◆ SHORT EXERCISE: Beneath this instruction is a block of data; output from it exactly the lines that run from the one containing "for piece in" through the one containing "before = set(bpy.data.objects)", inclusive.

* BEGIN *

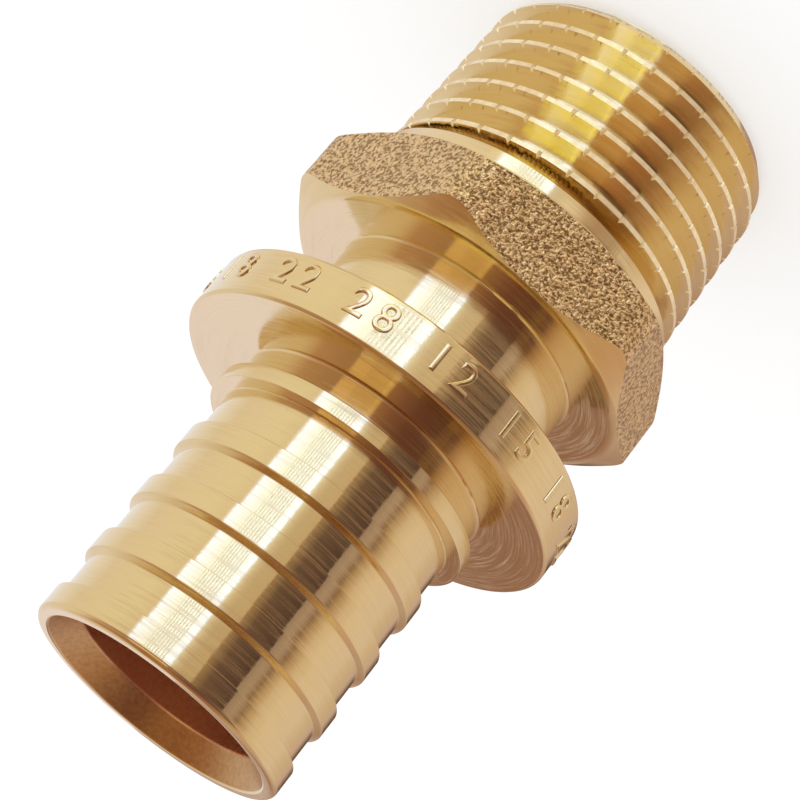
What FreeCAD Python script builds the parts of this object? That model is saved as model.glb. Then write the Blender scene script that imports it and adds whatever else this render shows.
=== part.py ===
import FreeCAD, Part
import os
import Sketcher

os.makedirs("parts", exist_ok=True)

# Pipe adapter, one piece of brass, hot forged and then turned.
# A tapered pipe thread screws into a fitting, the hexagon takes the spanner,
# the flange stops the sleeve that holds the pipe, and the pipe itself is
# pushed over the spigot, where the lands grip it.
# The axis is Z. The threaded end stands on z = 0 and the spigot points up.

# Driving dimensions in millimetres, from the threaded end up to the mouth.
SIZES = {
    # Tapered thread: the full diameter is the one at the gauge plane.
    "thread_length": 12.31,
    "thread_diameter": 20.955,
    "gauge_length": 8.2,
    "taper": 0.0625,
    "lead_in_length": 1.2,
    "lead_in_drop": 0.86,
    # Relief groove where the threading tool runs out.
    "relief_width": 0.74,
    "relief_depth": 1.2,
    # Turned ring under the hexagon, proud of the last crest.
    "ring_length": 0.95,
    "ring_step": 0.3,
    # Hexagon for the spanner, bevelled on both sides.
    "hex_height": 5.7,
    "across_flats": 23.4,
    "hex_corner": 2.0,
    "hex_face_inset": 0.35,
    "hex_face_bevel": 35,
    "hex_back_bevel": 30,
    "bevel_overrun": 1.0,
    # Neck between the hexagon and the flange.
    "neck_radius": 8.32,
    "neck_length": 5.85,
    "neck_fillet": 0.5,
    # Flange.
    "flange_radius": 13.2,
    "flange_thickness": 3.53,
    "flange_bevel": 0.2,
    "flange_fillet": 0.8,
    # Narrow slot between the flange and the collar.
    "slot_width": 1.82,
    # Collar at the foot of the spigot.
    "collar_radius": 9.12,
    "collar_length": 1.07,
    # Spigot: valleys between raised lands, and the head at the mouth.
    "first_valley": 2.94,
    "valley_depth": 0.4,
    "land_radius": 8.48,
    "land_length": 1.46,
    "land_slope": 0.25,
    "land_pitch": 4.083,
    "land_count": 3,
    "head_length": 1.79,
    "lip_bevel": 0.3,
    "lip_width": 0.84,
    # Bore, with a cone in the mouth and a small bevel at the thread.
    "bore_radius": 6.5,
    "mouth_depth": 1.65,
    "end_bevel": 0.5,
}

# Heights of the shoulders, each stacked on the one below.
RING_BASE = "(sizes.thread_length + sizes.relief_width)"
HEX_BASE = f"({RING_BASE} + sizes.ring_length)"
HEX_TOP = f"({HEX_BASE} + sizes.hex_height)"
FLANGE_BASE = f"({HEX_TOP} + sizes.neck_length)"
FLANGE_TOP = f"({FLANGE_BASE} + sizes.flange_thickness)"
COLLAR_BASE = f"({FLANGE_TOP} + sizes.slot_width)"
SPIGOT_BASE = f"({COLLAR_BASE} + sizes.collar_length)"
FIRST_LAND = f"({SPIGOT_BASE} + sizes.first_valley)"
HEAD_BASE = f"({FIRST_LAND} + sizes.land_count * sizes.land_pitch)"
MOUTH = f"({HEAD_BASE} + sizes.head_length)"

# Radii that follow from others.
LAST_CREST = (
    "(sizes.thread_diameter / 2"
    " + (sizes.thread_length - sizes.gauge_length) * sizes.taper / 2)"
)
FIRST_CREST = (
    "(sizes.thread_diameter / 2"
    " + (sizes.lead_in_length - sizes.gauge_length) * sizes.taper / 2)"
)
END_FACE = f"({FIRST_CREST} - sizes.lead_in_drop)"
RELIEF = f"({LAST_CREST} - sizes.relief_depth)"
RING = f"({LAST_CREST} + sizes.ring_step)"
HEX_FACE = "(sizes.across_flats / 2 - sizes.hex_face_inset)"
VALLEY = "(sizes.land_radius - sizes.valley_depth)"
MOUTH_EDGE = "(sizes.land_radius - sizes.lip_width)"

# Radius past the hexagon's sharp corners, where the bevel cuts end.
BEVEL_REACH = "(sizes.across_flats / 2 / cos(30) + sizes.bevel_overrun)"

DEGREES_FULL = 360
HEX_SIDES = 6
SAME_SPOT = 1e-4

doc = FreeCAD.newDocument("pipe_adapter")


def make_sheet():
    """Spreadsheet with one named cell for each driving dimension."""
    sheet = doc.addObject("Spreadsheet::Sheet", "sizes")
    for row, (name, value) in enumerate(SIZES.items(), start=1):
        sheet.set(f"A{row}", name)
        sheet.set(f"B{row}", str(value))
        sheet.setAlias(f"B{row}", name)
    doc.recompute()
    return sheet


def size(name):
    """Expression for one cell of the sheet."""
    return f"sizes.{name}"


def value_of(body, expression):
    """Number that an expression has now."""
    return float(body.evalExpression(expression))


def origin_plane(body, role):
    """One of the body's own origin planes."""
    for feature in body.Origin.OriginFeatures:
        if feature.Role == role:
            return feature
    raise ValueError(f"no origin feature {role}")


def half_section(body, name, corners):
    """Closed half section in the plane through the axis.

    Each corner is a radius and a height, given as expressions. None means
    that the corner lies on the axis, or at the height of the end face.
    """
    sketch = body.newObject("Sketcher::SketchObject", name)
    sketch.AttachmentSupport = (origin_plane(body, "XZ_Plane"), [""])
    sketch.MapMode = "FlatFace"
    points = []
    for radius, height in corners:
        across = value_of(body, radius) if radius else 0.0
        up = value_of(body, height) if height else 0.0
        points.append(FreeCAD.Vector(across, up, 0))
    count = len(points)
    for index in range(count):
        start = points[index]
        end = points[(index + 1) % count]
        sketch.addGeometry(Part.LineSegment(start, end), False)
    for index in range(count):
        following = (index + 1) % count
        sketch.addConstraint(Sketcher.Constraint("Coincident", index, 2, following, 1))
    for index, (radius, height) in enumerate(corners):
        bind_corner(sketch, index, "DistanceX", -2, radius, points[index].x)
        bind_corner(sketch, index, "DistanceY", -1, height, points[index].y)
    return sketch


def bind_corner(sketch, index, kind, axis, expression, value):
    """Tie one coordinate of a corner to its expression, or to the axis."""
    if expression is None:
        sketch.addConstraint(Sketcher.Constraint("PointOnObject", index, 1, axis))
        return
    number = sketch.addConstraint(Sketcher.Constraint(kind, -1, 1, index, 1, value))
    sketch.setExpression(f"Constraints[{number}]", expression)


def turn(body, kind, name, corners):
    """Revolve a half section about the axis, to add or to cut."""
    sketch = half_section(body, f"{name}_section", corners)
    feature = body.newObject(f"PartDesign::{kind}", name)
    feature.Profile = sketch
    feature.ReferenceAxis = (sketch, ["V_Axis"])
    feature.Angle = DEGREES_FULL
    doc.recompute()
    return feature


def add_hexagon(body):
    """Forged hexagon with rounded corners, flats towards -Y and +Y."""
    prism = body.newObject("PartDesign::AdditivePrism", "hexagon")
    prism.Polygon = HEX_SIDES
    prism.setExpression("Circumradius", "sizes.across_flats / 2 / cos(30)")
    prism.setExpression("Height", size("hex_height"))
    prism.AttachmentSupport = (origin_plane(body, "XY_Plane"), [""])
    prism.MapMode = "FlatFace"
    prism.setExpression("AttachmentOffset.Base.z", HEX_BASE)
    doc.recompute()
    upright = []
    for index, edge in enumerate(prism.Shape.Edges, start=1):
        along = edge.tangentAt(edge.FirstParameter)
        if abs(abs(along.z) - 1) < SAME_SPOT:
            upright.append(f"Edge{index}")
    corners = body.newObject("PartDesign::Fillet", "hexagon_corners")
    corners.Base = (prism, upright)
    corners.setExpression("Radius", size("hex_corner"))
    doc.recompute()


def bevel_hexagon(body):
    """Turned bevels that take the hexagon's corners off on both sides."""
    face_drop = f"({BEVEL_REACH} - {HEX_FACE}) * tan(sizes.hex_face_bevel)"
    turn(body, "Groove", "face_bevel", [
        (HEX_FACE, HEX_TOP),
        (BEVEL_REACH, HEX_TOP),
        (BEVEL_REACH, f"{HEX_TOP} - {face_drop}"),
    ])
    back_rise = f"({BEVEL_REACH} - {RING}) * tan(sizes.hex_back_bevel)"
    turn(body, "Groove", "back_bevel", [
        (RING, HEX_BASE),
        (BEVEL_REACH, HEX_BASE),
        (BEVEL_REACH, f"{HEX_BASE} + {back_rise}"),
    ])


def add_turned_body(body):
    """Everything that is round: thread, ring, neck, flange, collar, spigot."""
    inside_hexagon = f"{HEX_BASE} + sizes.hex_height / 2"
    turn(body, "Revolution", "turned_body", [
        (None, None),
        (END_FACE, None),
        (FIRST_CREST, size("lead_in_length")),
        (LAST_CREST, size("thread_length")),
        (RELIEF, size("thread_length")),
        (RELIEF, RING_BASE),
        (RING, RING_BASE),
        (RING, inside_hexagon),
        (size("neck_radius"), inside_hexagon),
        (size("neck_radius"), FLANGE_BASE),
        (size("flange_radius"), FLANGE_BASE),
        (size("flange_radius"), FLANGE_TOP),
        (size("neck_radius"), FLANGE_TOP),
        (size("neck_radius"), COLLAR_BASE),
        (size("collar_radius"), COLLAR_BASE),
        (size("collar_radius"), SPIGOT_BASE),
        (VALLEY, SPIGOT_BASE),
        (VALLEY, HEAD_BASE),
        (size("land_radius"), HEAD_BASE),
        (size("land_radius"), MOUTH),
        (None, MOUTH),
    ])


def add_lands(body):
    """Raised lands that grip the pipe: square below, sloped to the mouth."""
    land_top = f"{FIRST_LAND} + sizes.land_length"
    foot = f"{land_top} + sizes.land_slope"
    land = turn(body, "Revolution", "land", [
        (size("bore_radius"), FIRST_LAND),
        (size("land_radius"), FIRST_LAND),
        (size("land_radius"), land_top),
        (VALLEY, foot),
        (size("bore_radius"), foot),
    ])
    lands = body.newObject("PartDesign::LinearPattern", "lands")
    lands.Originals = [land]
    lands.Direction = (origin_plane(body, "Z_Axis"), [""])
    lands.setExpression("Length", "sizes.land_pitch * (sizes.land_count - 1)")
    lands.setExpression("Occurrences", size("land_count"))
    body.Tip = lands
    doc.recompute()


def cut_bore(body):
    """Through bore with a cone in the mouth and a bevel at the thread."""
    turn(body, "Groove", "bore", [
        (None, None),
        ("sizes.bore_radius + sizes.end_bevel", None),
        (size("bore_radius"), size("end_bevel")),
        (size("bore_radius"), f"{MOUTH} - sizes.mouth_depth"),
        (MOUTH_EDGE, MOUTH),
        (None, MOUTH),
    ])


def ring_edges(body, places):
    """Names of the circular edges at the given radii and heights."""
    names = []
    for radius, height in places:
        across = value_of(body, radius)
        up = value_of(body, height)
        for index, edge in enumerate(body.Tip.Shape.Edges, start=1):
            curve = edge.Curve
            if not isinstance(curve, Part.Circle):
                continue
            if abs(curve.Radius - across) > SAME_SPOT:
                continue
            if abs(curve.Center.z - up) < SAME_SPOT:
                names.append(f"Edge{index}")
    if len(names) < len(places):
        raise ValueError(f"an edge to be dressed is missing near {places}")
    return names


def dress(body, kind, name, measure, expression, places):
    """Fillet or bevel the circular edges at the given places."""
    base = body.Tip
    names = ring_edges(body, places)
    feature = body.newObject(f"PartDesign::{kind}", name)
    feature.Base = (base, names)
    feature.setExpression(measure, expression)
    doc.recompute()


def round_shoulders(body):
    """Tool radii beside the neck, broken edges on the flange and the lip."""
    neck = size("neck_radius")
    flange = size("flange_radius")
    dress(body, "Fillet", "neck_root", "Radius", size("neck_fillet"), [
        (neck, HEX_TOP),
    ])
    dress(body, "Fillet", "flange_root", "Radius", size("flange_fillet"), [
        (neck, FLANGE_TOP),
    ])
    dress(body, "Chamfer", "flange_edges", "Size", size("flange_bevel"), [
        (flange, FLANGE_BASE),
        (flange, FLANGE_TOP),
    ])
    dress(body, "Chamfer", "lip", "Size", size("lip_bevel"), [
        (size("land_radius"), MOUTH),
    ])


def adapter_body():
    """The whole adapter, one piece."""
    body = doc.addObject("PartDesign::Body", "adapter_body")
    body.Label = "adapter_body"
    add_hexagon(body)
    bevel_hexagon(body)
    add_turned_body(body)
    add_lands(body)
    cut_bore(body)
    round_shoulders(body)
    body.Placement = FreeCAD.Placement()
    return body


def check_model(pieces):
    """Stop before anything is written if a feature or a solid failed."""
    doc.recompute()
    for item in doc.Objects:
        if "Invalid" in item.State or "Error" in item.State:
            raise RuntimeError(f"{item.Name} failed: {item.State}")
    for piece in pieces:
        shape = piece.Shape
        if shape.isNull() or not shape.isValid() or len(shape.Solids) != 1:
            raise RuntimeError(f"{piece.Label} is not one valid solid")


make_sheet()
parts = [adapter_body()]
check_model(parts)
for part in parts:
    part.Shape.exportStep(f"parts/{part.Label}.step")
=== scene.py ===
import math

import bpy
from mathutils import Euler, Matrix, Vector


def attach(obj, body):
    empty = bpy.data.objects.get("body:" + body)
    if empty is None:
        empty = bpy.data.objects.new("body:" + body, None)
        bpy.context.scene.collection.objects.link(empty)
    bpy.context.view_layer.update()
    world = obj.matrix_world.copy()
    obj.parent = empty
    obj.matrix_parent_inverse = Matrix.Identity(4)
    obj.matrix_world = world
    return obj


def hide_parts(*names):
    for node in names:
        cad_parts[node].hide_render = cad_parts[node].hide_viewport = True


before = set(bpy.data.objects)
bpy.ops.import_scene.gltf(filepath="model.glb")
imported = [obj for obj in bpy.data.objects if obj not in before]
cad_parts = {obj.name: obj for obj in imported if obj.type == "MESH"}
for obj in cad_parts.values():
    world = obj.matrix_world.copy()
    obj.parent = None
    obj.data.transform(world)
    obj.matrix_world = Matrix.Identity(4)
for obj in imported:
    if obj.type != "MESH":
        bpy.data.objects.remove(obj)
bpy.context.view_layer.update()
bpy.ops.object.select_all(action="DESELECT")


# Camera
# The photograph looks down on the adapter from the spigot's side, with the camera turned over,
# so that the mouth comes to the lower left and the thread to the upper right.
MM = 0.001
camera_place = Vector((19.54, -130.74, 78.085)) * MM
camera_bearing = -81.5
camera_turn = [math.radians(angle) for angle in (-62.785, 35.684, -154.813)]
nearest_seen = 0.001
farthest_seen = 20.0
camera_data = bpy.data.cameras.new("photo_camera")
camera_data.lens = 107.057
camera_data.sensor_width = 36.0
camera_data.clip_start = nearest_seen
camera_data.clip_end = farthest_seen
camera = bpy.data.objects.new("photo_camera", camera_data)
camera.location = camera_place
camera.rotation_euler = Euler(camera_turn)
bpy.context.collection.objects.link(camera)
bpy.context.scene.camera = camera
bpy.context.scene.view_settings.view_transform = "Standard"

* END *

◆ OUTPUT OF THE TASK:
    for piece in pieces:
        shape = piece.Shape
        if shape.isNull() or not shape.isValid() or len(shape.Solids) != 1:
            raise RuntimeError(f"{piece.Label} is not one valid solid")


make_sheet()
parts = [adapter_body()]
check_model(parts)
for part in parts:
    part.Shape.exportStep(f"parts/{part.Label}.step")
=== scene.py ===
import math

import bpy
from mathutils import Euler, Matrix, Vector


def attach(obj, body):
    empty = bpy.data.objects.get("body:" + body)
    if empty is None:
        empty = bpy.data.objects.new("body:" + body, None)
        bpy.context.scene.collection.objects.link(empty)
    bpy.context.view_layer.update()
    world = obj.matrix_world.copy()
    obj.parent = empty
    obj.matrix_parent_inverse = Matrix.Identity(4)
    obj.matrix_world = world
    return obj


def hide_parts(*names):
    for node in names:
        cad_parts[node].hide_render = cad_parts[node].hide_viewport = True


before = set(bpy.data.objects)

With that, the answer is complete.